### [Dataset rows]
* START *

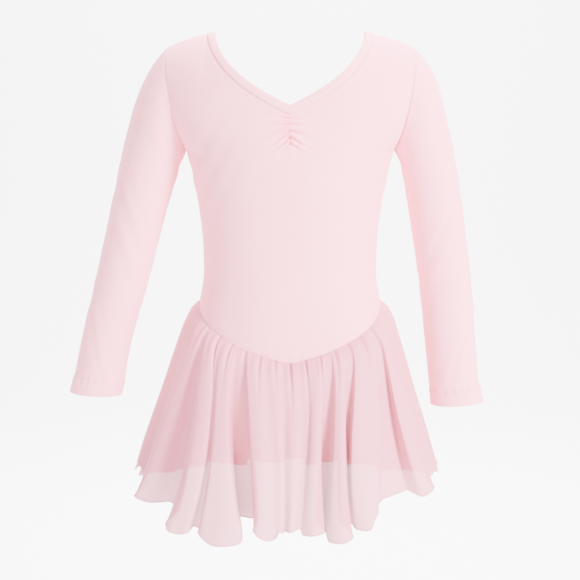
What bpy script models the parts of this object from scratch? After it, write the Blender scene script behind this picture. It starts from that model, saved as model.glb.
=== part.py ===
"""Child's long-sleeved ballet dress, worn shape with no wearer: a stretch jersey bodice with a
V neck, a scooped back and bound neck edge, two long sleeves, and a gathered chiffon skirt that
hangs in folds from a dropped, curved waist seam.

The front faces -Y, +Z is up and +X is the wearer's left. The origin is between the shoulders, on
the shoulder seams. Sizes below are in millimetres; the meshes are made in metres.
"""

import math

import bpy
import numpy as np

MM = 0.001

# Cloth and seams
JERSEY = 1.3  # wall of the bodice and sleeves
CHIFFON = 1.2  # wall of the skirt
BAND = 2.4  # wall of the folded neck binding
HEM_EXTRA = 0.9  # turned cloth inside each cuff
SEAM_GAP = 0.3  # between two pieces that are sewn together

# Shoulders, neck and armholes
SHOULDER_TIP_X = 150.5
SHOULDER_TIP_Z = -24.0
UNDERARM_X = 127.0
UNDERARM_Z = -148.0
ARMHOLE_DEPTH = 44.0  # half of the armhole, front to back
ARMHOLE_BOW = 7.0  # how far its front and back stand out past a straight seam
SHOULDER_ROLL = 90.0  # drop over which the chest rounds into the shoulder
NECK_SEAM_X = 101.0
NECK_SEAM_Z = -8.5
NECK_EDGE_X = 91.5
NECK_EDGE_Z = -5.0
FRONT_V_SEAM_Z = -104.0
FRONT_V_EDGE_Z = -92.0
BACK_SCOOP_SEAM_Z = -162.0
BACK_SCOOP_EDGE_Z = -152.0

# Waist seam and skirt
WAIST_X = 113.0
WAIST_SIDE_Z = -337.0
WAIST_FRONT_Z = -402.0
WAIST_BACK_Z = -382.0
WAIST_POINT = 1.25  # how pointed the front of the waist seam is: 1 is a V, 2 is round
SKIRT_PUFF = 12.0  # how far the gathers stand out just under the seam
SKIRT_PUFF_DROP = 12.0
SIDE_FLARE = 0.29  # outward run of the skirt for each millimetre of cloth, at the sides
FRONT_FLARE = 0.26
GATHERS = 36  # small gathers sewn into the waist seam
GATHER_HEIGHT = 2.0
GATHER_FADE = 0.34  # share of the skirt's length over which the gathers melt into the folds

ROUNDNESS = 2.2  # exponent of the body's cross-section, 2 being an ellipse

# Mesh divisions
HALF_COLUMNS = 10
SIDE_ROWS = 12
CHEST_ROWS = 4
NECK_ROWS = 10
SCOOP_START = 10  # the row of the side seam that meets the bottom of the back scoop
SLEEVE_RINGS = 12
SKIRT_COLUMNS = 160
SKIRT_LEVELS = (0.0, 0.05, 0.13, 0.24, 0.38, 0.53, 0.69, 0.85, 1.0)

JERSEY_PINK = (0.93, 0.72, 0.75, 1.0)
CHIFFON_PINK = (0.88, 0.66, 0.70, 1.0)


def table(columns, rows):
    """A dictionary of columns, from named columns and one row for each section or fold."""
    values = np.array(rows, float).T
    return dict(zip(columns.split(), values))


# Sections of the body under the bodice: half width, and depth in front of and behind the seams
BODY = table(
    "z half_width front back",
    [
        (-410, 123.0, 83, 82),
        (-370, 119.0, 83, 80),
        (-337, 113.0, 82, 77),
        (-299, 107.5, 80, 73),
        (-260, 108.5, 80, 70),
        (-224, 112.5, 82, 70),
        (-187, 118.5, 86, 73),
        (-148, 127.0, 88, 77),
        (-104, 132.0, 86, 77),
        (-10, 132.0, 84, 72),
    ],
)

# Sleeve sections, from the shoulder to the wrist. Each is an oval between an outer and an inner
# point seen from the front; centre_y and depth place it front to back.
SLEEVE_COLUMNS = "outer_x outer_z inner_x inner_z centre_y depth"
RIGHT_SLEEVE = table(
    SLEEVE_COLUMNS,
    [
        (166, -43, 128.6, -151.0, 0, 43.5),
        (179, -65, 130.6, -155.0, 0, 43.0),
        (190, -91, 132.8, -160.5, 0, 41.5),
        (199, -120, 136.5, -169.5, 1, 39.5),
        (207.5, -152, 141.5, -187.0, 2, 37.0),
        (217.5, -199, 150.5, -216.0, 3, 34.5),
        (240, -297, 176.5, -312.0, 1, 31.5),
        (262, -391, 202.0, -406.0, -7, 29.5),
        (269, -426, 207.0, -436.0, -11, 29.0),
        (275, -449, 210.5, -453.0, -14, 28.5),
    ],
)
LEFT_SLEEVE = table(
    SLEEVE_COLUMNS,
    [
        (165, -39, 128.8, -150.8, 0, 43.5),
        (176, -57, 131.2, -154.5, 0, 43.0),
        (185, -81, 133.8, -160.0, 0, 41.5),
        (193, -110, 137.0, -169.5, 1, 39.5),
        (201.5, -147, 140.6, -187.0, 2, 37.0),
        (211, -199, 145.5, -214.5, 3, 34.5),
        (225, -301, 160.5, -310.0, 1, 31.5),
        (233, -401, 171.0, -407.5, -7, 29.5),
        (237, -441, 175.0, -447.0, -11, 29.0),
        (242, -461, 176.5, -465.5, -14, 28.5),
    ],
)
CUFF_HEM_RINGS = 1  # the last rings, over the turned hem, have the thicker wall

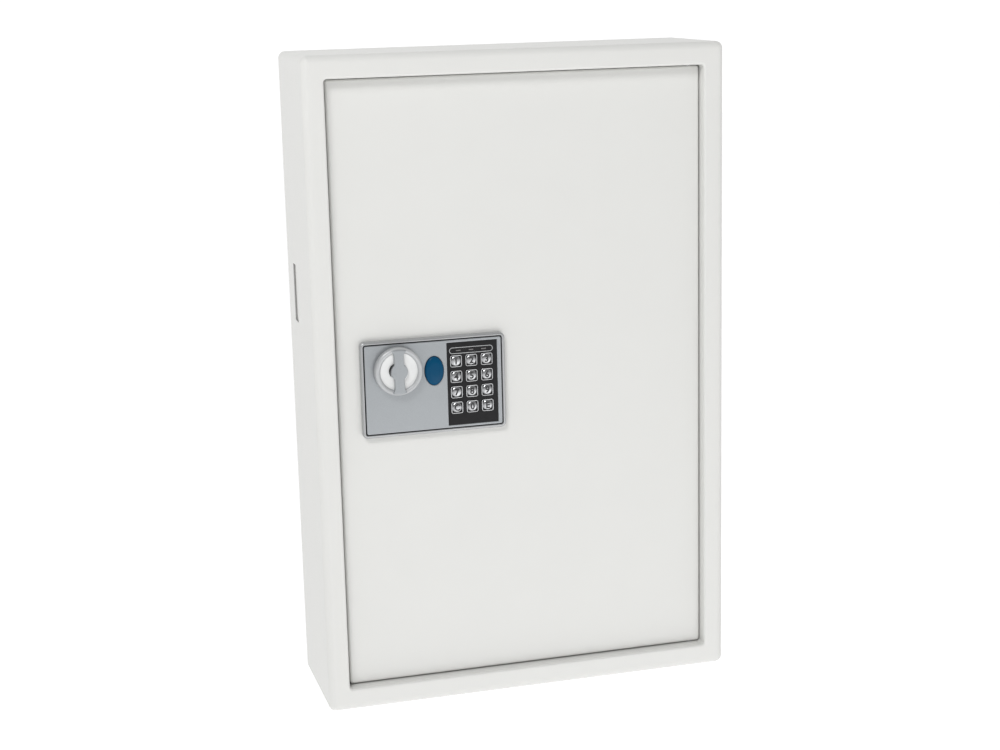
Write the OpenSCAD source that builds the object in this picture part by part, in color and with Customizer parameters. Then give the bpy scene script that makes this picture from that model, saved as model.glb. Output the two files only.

* END *

### [Exercise details]
Copy the material above back out, exactly as written.

### [Written solution]
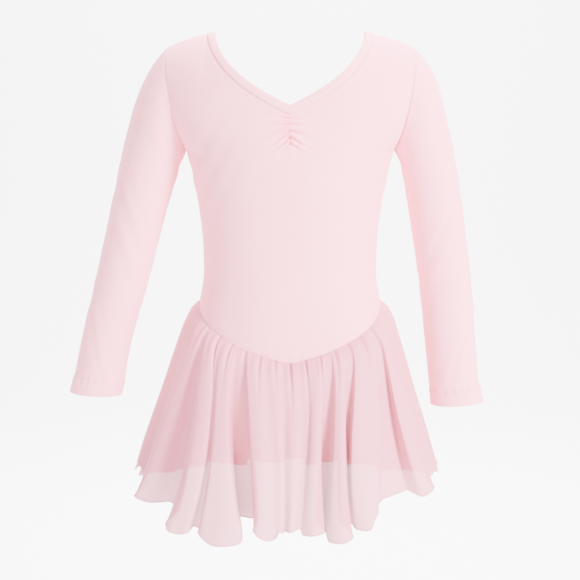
What bpy script models the parts of this object from scratch? After it, write the Blender scene script behind this picture. It starts from that model, saved as model.glb.
=== part.py ===
"""Child's long-sleeved ballet dress, worn shape with no wearer: a stretch jersey bodice with a
V neck, a scooped back and bound neck edge, two long sleeves, and a gathered chiffon skirt that
hangs in folds from a dropped, curved waist seam.

The front faces -Y, +Z is up and +X is the wearer's left. The origin is between the shoulders, on
the shoulder seams. Sizes below are in millimetres; the meshes are made in metres.
"""

import math

import bpy
import numpy as np

MM = 0.001

# Cloth and seams
JERSEY = 1.3  # wall of the bodice and sleeves
CHIFFON = 1.2  # wall of the skirt
BAND = 2.4  # wall of the folded neck binding
HEM_EXTRA = 0.9  # turned cloth inside each cuff
SEAM_GAP = 0.3  # between two pieces that are sewn together

# Shoulders, neck and armholes
SHOULDER_TIP_X = 150.5
SHOULDER_TIP_Z = -24.0
UNDERARM_X = 127.0
UNDERARM_Z = -148.0
ARMHOLE_DEPTH = 44.0  # half of the armhole, front to back
ARMHOLE_BOW = 7.0  # how far its front and back stand out past a straight seam
SHOULDER_ROLL = 90.0  # drop over which the chest rounds into the shoulder
NECK_SEAM_X = 101.0
NECK_SEAM_Z = -8.5
NECK_EDGE_X = 91.5
NECK_EDGE_Z = -5.0
FRONT_V_SEAM_Z = -104.0
FRONT_V_EDGE_Z = -92.0
BACK_SCOOP_SEAM_Z = -162.0
BACK_SCOOP_EDGE_Z = -152.0

# Waist seam and skirt
WAIST_X = 113.0
WAIST_SIDE_Z = -337.0
WAIST_FRONT_Z = -402.0
WAIST_BACK_Z = -382.0
WAIST_POINT = 1.25  # how pointed the front of the waist seam is: 1 is a V, 2 is round
SKIRT_PUFF = 12.0  # how far the gathers stand out just under the seam
SKIRT_PUFF_DROP = 12.0
SIDE_FLARE = 0.29  # outward run of the skirt for each millimetre of cloth, at the sides
FRONT_FLARE = 0.26
GATHERS = 36  # small gathers sewn into the waist seam
GATHER_HEIGHT = 2.0
GATHER_FADE = 0.34  # share of the skirt's length over which the gathers melt into the folds

ROUNDNESS = 2.2  # exponent of the body's cross-section, 2 being an ellipse

# Mesh divisions
HALF_COLUMNS = 10
SIDE_ROWS = 12
CHEST_ROWS = 4
NECK_ROWS = 10
SCOOP_START = 10  # the row of the side seam that meets the bottom of the back scoop
SLEEVE_RINGS = 12
SKIRT_COLUMNS = 160
SKIRT_LEVELS = (0.0, 0.05, 0.13, 0.24, 0.38, 0.53, 0.69, 0.85, 1.0)

JERSEY_PINK = (0.93, 0.72, 0.75, 1.0)
CHIFFON_PINK = (0.88, 0.66, 0.70, 1.0)


def table(columns, rows):
    """A dictionary of columns, from named columns and one row for each section or fold."""
    values = np.array(rows, float).T
    return dict(zip(columns.split(), values))


# Sections of the body under the bodice: half width, and depth in front of and behind the seams
BODY = table(
    "z half_width front back",
    [
        (-410, 123.0, 83, 82),
        (-370, 119.0, 83, 80),
        (-337, 113.0, 82, 77),
        (-299, 107.5, 80, 73),
        (-260, 108.5, 80, 70),
        (-224, 112.5, 82, 70),
        (-187, 118.5, 86, 73),
        (-148, 127.0, 88, 77),
        (-104, 132.0, 86, 77),
        (-10, 132.0, 84, 72),
    ],
)

# Sleeve sections, from the shoulder to the wrist. Each is an oval between an outer and an inner
# point seen from the front; centre_y and depth place it front to back.
SLEEVE_COLUMNS = "outer_x outer_z inner_x inner_z centre_y depth"
RIGHT_SLEEVE = table(
    SLEEVE_COLUMNS,
    [
        (166, -43, 128.6, -151.0, 0, 43.5),
        (179, -65, 130.6, -155.0, 0, 43.0),
        (190, -91, 132.8, -160.5, 0, 41.5),
        (199, -120, 136.5, -169.5, 1, 39.5),
        (207.5, -152, 141.5, -187.0, 2, 37.0),
        (217.5, -199, 150.5, -216.0, 3, 34.5),
        (240, -297, 176.5, -312.0, 1, 31.5),
        (262, -391, 202.0, -406.0, -7, 29.5),
        (269, -426, 207.0, -436.0, -11, 29.0),
        (275, -449, 210.5, -453.0, -14, 28.5),
    ],
)
LEFT_SLEEVE = table(
    SLEEVE_COLUMNS,
    [
        (165, -39, 128.8, -150.8, 0, 43.5),
        (176, -57, 131.2, -154.5, 0, 43.0),
        (185, -81, 133.8, -160.0, 0, 41.5),
        (193, -110, 137.0, -169.5, 1, 39.5),
        (201.5, -147, 140.6, -187.0, 2, 37.0),
        (211, -199, 145.5, -214.5, 3, 34.5),
        (225, -301, 160.5, -310.0, 1, 31.5),
        (233, -401, 171.0, -407.5, -7, 29.5),
        (237, -441, 175.0, -447.0, -11, 29.0),
        (242, -461, 176.5, -465.5, -14, 28.5),
    ],
)
CUFF_HEM_RINGS = 1  # the last rings, over the turned hem, have the thicker wall

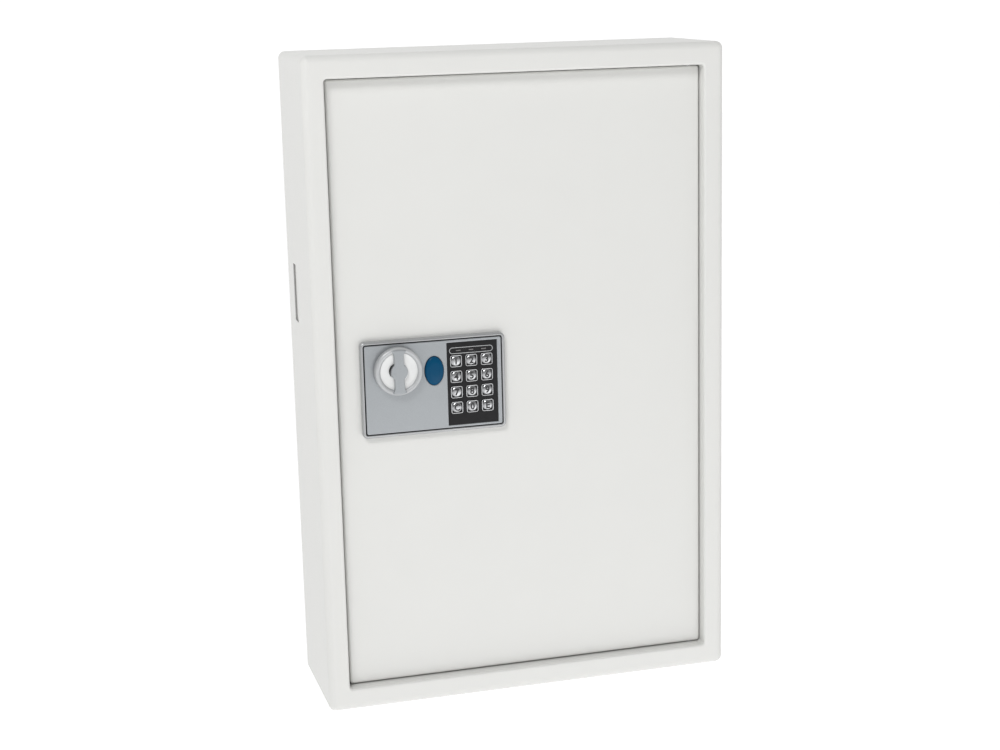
Write the OpenSCAD source that builds the object in this picture part by part, in color and with Customizer parameters. Then give the bpy scene script that makes this picture from that model, saved as model.glb. Output the two files only.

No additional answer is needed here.